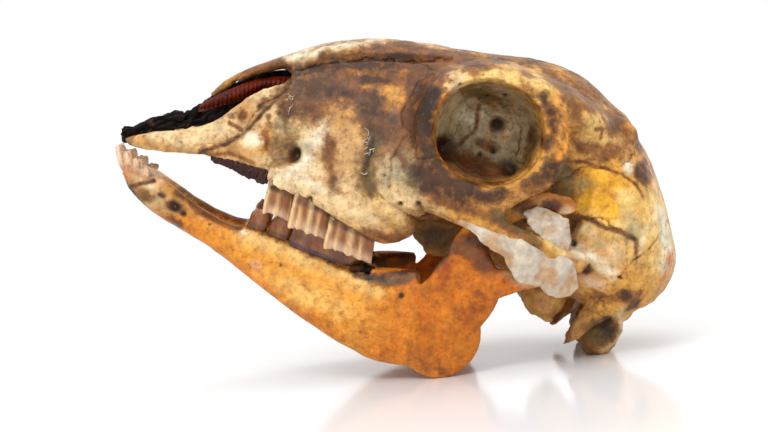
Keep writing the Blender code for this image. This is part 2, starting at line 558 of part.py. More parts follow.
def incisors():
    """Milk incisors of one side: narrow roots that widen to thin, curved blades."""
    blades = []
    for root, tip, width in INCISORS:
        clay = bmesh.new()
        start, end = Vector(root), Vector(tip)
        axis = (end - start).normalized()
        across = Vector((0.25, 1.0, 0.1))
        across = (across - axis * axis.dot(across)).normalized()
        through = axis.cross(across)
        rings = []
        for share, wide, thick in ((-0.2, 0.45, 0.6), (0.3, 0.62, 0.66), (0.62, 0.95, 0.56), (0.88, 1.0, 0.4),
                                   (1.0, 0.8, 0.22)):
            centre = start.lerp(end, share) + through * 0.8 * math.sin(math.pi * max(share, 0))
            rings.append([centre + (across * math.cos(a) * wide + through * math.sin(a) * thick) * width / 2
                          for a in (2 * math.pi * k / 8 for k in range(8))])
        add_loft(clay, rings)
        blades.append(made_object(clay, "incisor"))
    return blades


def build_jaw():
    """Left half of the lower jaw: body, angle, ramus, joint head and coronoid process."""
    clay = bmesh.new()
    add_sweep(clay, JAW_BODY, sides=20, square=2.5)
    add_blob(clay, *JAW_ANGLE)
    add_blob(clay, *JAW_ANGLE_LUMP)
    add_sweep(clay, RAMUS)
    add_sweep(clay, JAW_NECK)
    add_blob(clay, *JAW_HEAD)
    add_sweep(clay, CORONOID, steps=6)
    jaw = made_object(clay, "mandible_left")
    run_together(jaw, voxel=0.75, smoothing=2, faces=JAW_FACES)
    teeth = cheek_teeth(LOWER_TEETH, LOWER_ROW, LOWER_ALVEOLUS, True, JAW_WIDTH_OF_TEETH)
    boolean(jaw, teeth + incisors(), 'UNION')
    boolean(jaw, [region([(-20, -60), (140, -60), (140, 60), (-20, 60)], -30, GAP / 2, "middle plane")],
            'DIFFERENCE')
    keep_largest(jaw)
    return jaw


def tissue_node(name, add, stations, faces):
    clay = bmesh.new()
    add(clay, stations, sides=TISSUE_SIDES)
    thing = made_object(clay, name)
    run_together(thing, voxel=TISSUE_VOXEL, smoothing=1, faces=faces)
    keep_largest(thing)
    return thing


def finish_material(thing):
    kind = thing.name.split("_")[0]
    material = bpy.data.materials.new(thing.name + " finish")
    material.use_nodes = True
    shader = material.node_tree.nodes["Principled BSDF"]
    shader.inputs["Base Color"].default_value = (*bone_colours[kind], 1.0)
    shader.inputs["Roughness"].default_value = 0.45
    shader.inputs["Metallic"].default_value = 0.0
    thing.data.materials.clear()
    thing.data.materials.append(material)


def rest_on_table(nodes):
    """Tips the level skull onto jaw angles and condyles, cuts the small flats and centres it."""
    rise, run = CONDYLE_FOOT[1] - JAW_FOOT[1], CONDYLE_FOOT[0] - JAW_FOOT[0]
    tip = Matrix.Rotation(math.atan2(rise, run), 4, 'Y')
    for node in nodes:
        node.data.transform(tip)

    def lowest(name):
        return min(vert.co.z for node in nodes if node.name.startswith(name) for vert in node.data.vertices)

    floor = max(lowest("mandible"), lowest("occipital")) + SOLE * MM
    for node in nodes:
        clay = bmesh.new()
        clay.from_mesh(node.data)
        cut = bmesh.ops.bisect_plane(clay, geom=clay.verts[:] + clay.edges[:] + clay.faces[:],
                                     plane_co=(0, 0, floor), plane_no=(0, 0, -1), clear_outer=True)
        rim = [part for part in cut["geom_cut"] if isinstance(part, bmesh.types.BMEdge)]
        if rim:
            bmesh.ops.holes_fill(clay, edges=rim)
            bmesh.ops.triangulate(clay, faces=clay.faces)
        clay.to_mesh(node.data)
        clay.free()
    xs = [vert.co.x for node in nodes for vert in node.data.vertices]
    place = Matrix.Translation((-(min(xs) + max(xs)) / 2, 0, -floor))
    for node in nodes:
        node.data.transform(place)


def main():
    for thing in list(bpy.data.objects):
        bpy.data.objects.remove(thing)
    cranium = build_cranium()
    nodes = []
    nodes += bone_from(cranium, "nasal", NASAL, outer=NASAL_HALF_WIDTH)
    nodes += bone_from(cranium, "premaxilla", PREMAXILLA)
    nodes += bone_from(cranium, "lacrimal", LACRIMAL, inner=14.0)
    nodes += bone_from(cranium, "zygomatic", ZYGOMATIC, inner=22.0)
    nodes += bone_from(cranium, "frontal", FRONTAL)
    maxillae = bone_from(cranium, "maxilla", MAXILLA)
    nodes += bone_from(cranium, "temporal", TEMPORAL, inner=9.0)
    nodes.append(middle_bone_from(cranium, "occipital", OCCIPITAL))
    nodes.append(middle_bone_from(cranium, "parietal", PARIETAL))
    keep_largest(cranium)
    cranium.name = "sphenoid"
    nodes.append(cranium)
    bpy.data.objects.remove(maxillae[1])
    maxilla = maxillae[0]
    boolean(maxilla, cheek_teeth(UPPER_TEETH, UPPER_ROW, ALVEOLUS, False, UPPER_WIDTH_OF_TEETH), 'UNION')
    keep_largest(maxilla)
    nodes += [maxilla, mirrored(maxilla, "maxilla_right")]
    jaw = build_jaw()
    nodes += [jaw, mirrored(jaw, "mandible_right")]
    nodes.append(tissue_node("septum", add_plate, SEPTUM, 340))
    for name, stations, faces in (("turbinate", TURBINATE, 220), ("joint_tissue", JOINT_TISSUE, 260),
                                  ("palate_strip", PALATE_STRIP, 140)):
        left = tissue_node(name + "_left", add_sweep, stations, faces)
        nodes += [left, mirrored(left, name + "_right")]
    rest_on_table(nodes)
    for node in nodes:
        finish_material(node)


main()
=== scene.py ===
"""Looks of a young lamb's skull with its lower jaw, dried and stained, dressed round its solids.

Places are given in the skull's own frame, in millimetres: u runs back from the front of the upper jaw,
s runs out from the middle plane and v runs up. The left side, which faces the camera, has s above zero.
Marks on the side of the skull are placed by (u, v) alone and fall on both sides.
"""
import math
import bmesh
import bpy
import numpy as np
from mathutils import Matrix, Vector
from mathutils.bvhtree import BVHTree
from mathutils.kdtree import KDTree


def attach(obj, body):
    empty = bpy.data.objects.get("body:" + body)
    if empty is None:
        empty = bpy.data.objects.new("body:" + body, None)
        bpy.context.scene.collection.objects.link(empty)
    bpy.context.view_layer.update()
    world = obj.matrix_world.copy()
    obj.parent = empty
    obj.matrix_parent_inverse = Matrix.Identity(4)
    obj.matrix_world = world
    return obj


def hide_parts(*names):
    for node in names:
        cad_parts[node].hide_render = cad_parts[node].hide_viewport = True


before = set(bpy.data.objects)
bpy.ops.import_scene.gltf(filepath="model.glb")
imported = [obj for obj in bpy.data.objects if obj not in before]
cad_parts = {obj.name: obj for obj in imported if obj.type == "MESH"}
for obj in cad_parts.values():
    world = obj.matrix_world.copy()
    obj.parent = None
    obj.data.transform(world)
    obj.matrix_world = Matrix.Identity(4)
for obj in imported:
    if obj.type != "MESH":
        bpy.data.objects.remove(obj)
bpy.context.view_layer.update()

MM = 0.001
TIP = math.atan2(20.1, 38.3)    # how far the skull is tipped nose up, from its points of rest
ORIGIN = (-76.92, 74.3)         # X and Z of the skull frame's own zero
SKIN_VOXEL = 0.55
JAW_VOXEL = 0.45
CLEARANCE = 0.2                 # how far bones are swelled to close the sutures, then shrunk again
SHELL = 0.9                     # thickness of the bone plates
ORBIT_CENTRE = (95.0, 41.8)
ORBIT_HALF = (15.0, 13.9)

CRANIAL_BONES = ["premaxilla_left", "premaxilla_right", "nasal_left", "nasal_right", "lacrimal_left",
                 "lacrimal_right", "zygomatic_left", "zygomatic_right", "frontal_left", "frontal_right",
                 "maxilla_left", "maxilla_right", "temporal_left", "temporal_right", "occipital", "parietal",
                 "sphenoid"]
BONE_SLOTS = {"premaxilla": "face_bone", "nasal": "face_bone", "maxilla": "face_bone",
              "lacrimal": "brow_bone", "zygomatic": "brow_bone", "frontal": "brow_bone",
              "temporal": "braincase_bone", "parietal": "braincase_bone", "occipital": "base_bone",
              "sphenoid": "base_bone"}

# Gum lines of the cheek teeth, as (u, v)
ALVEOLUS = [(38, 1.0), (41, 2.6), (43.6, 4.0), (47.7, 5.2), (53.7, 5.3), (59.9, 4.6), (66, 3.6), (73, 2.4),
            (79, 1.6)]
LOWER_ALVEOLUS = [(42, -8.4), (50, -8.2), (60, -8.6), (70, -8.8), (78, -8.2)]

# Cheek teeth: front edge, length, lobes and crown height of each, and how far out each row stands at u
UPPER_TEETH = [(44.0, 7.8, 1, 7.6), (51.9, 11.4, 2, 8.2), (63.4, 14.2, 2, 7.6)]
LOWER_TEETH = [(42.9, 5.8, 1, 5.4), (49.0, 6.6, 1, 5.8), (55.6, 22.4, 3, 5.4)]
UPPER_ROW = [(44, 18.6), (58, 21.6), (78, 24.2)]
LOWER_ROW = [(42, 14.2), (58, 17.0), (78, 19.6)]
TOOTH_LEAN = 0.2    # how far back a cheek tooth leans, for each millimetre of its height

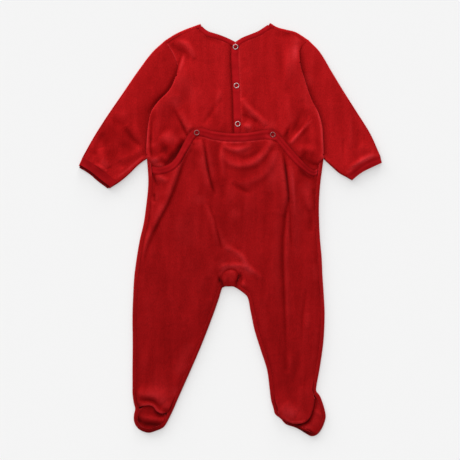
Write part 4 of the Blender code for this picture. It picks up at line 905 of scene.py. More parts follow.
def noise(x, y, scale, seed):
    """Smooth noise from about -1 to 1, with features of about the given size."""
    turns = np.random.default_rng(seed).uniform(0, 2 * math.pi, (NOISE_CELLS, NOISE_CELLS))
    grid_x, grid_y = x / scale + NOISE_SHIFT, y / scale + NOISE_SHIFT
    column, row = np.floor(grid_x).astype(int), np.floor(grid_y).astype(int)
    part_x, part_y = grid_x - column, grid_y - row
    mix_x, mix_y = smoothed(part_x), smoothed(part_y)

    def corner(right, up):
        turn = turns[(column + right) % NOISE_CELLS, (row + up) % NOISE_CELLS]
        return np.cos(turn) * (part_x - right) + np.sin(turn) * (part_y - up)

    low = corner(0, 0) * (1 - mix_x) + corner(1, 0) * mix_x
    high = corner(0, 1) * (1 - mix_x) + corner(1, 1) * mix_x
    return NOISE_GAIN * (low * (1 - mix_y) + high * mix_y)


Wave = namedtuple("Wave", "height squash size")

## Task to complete
Scan the entries above for the word "Identity" and collect each line holding it.

## Task result
    obj.matrix_parent_inverse = Matrix.Identity(4)
    obj.matrix_world = Matrix.Identity(4)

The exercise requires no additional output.